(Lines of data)
* * *
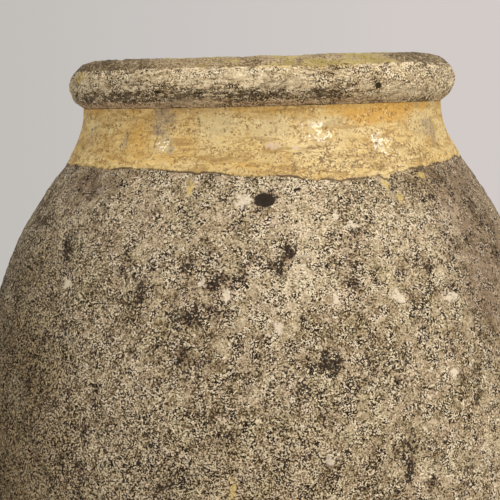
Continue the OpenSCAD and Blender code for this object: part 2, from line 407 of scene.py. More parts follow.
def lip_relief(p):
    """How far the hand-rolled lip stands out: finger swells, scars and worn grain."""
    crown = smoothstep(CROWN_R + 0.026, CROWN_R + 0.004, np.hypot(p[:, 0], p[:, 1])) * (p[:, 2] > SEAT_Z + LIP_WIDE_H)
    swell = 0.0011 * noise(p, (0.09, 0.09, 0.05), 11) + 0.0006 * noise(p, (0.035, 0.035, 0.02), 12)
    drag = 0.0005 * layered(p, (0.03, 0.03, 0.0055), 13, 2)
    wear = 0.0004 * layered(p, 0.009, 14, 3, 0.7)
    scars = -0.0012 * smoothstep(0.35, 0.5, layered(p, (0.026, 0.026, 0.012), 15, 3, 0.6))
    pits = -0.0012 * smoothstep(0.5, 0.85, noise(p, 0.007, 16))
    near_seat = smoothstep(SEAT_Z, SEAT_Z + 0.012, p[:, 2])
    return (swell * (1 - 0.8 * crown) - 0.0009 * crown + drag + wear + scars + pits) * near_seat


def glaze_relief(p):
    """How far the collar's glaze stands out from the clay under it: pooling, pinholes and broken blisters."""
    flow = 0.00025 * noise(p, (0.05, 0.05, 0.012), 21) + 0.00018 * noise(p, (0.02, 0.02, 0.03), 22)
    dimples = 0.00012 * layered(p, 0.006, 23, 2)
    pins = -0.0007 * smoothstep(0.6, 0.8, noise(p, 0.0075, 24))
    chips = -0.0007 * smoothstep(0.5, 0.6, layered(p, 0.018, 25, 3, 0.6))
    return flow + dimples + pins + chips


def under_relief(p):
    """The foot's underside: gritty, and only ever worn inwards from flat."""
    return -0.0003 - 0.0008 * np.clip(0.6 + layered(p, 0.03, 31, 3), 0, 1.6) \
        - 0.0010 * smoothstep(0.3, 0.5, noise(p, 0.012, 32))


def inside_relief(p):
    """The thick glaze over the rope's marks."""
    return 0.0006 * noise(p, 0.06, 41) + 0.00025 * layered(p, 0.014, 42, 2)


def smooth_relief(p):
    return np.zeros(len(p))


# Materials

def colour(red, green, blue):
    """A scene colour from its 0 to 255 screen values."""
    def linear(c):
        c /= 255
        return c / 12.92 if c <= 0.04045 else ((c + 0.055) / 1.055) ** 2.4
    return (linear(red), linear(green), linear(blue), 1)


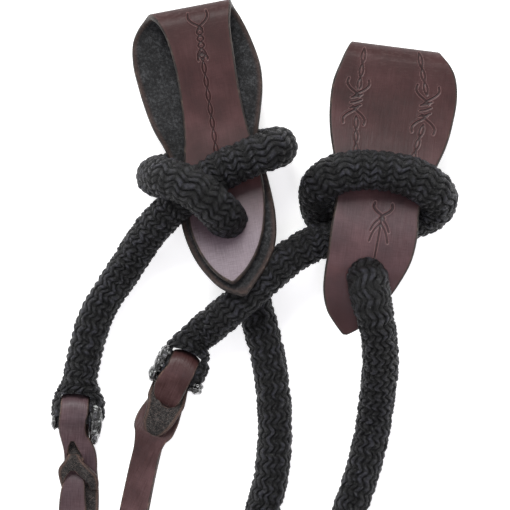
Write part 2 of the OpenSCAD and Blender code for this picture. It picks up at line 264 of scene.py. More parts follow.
* * *
_EXERCISE DIRECTIONS_: Search the listing for the string "part". Copy each line where it turns up.

_EXPECTED OUTPUT_:
Continue the OpenSCAD and Blender code for this object: part 2, from line 407 of scene.py. More parts follow.
Write part 2 of the OpenSCAD and Blender code for this picture. It picks up at line 264 of scene.py. More parts follow.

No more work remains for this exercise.